■ **Stated task**
Repeat exactly the lines from the start through the line with "bpy.context.scene.camera = camera", both ends included.

___

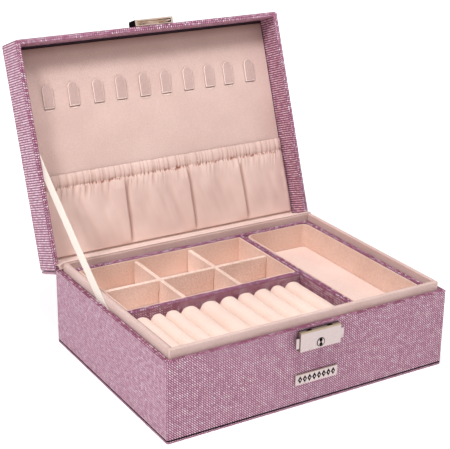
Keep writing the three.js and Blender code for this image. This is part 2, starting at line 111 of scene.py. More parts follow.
def make_camera():
    """The photo's camera, from the perspective of the case's straight edges."""
    forward = Vector(CAMERA_FORWARD).normalized()
    side = forward.cross(Vector((0, 0, 1))).normalized()
    up = side.cross(forward)
    up = up * math.cos(CAMERA_ROLL) + side * math.sin(CAMERA_ROLL)
    side = forward.cross(up)
    turn = Matrix((side, up, -forward)).transposed().to_4x4()
    data = bpy.data.cameras.new("camera")
    data.sensor_width = 36
    data.lens = CAMERA_LENS
    camera = bpy.data.objects.new("camera", data)
    camera.matrix_world = Matrix.Translation(Vector(CAMERA_POSITION)) @ turn
    bpy.context.scene.collection.objects.link(camera)
    bpy.context.scene.camera = camera


def area_light(name, position, target, size, energy):
    """A square area light: its place and target in metres, its side in metres and its power in watts."""
    data = bpy.data.lights.new(name, "AREA")
    data.shape = "RECTANGLE"
    data.size, data.size_y = size, size
    data.energy = energy
    light = bpy.data.objects.new(name, data)
    direction = Vector(target) - Vector(position)
    light.matrix_world = (Matrix.Translation(position)
                          @ direction.to_track_quat("-Z", "Y").to_matrix().to_4x4())
    bpy.context.scene.collection.objects.link(light)


def make_light():
    world = bpy.data.worlds.new("studio")
    world.use_nodes = True
    background = world.node_tree.nodes["Background"]
    background.inputs["Color"].default_value = (1, 1, 1, 1)
    background.inputs["Strength"].default_value = 0.24
    bpy.context.scene.world = world
    bpy.context.scene.view_settings.view_transform = "Standard"
    area_light("key", (-1.05, -0.35, 1.25), (0, 0, 0.08), 0.35, 13)
    area_light("right fill", (0.9, -0.7, 0.8), (0, 0, 0.08), 0.8, 1.6)
    area_light("top", (0.0, -0.2, 1.3), (0, 0, 0.05), 0.6, 8)


FLOOR_HALF_SIZE = 40  # metres, so that its edge lies outside the photo's view
FLOOR_DROP = 0.0002  # metres, under the case's underside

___

■ **Solution to this problem**
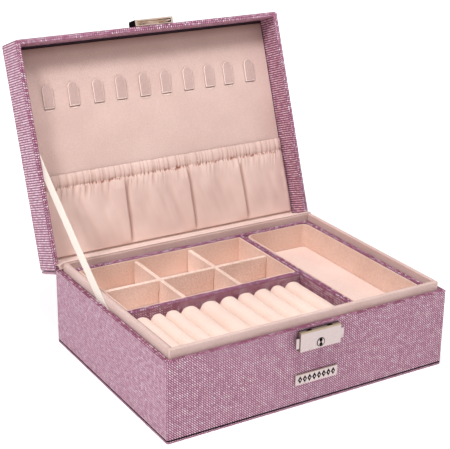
Keep writing the three.js and Blender code for this image. This is part 2, starting at line 111 of scene.py. More parts follow.
def make_camera():
    """The photo's camera, from the perspective of the case's straight edges."""
    forward = Vector(CAMERA_FORWARD).normalized()
    side = forward.cross(Vector((0, 0, 1))).normalized()
    up = side.cross(forward)
    up = up * math.cos(CAMERA_ROLL) + side * math.sin(CAMERA_ROLL)
    side = forward.cross(up)
    turn = Matrix((side, up, -forward)).transposed().to_4x4()
    data = bpy.data.cameras.new("camera")
    data.sensor_width = 36
    data.lens = CAMERA_LENS
    camera = bpy.data.objects.new("camera", data)
    camera.matrix_world = Matrix.Translation(Vector(CAMERA_POSITION)) @ turn
    bpy.context.scene.collection.objects.link(camera)
    bpy.context.scene.camera = camera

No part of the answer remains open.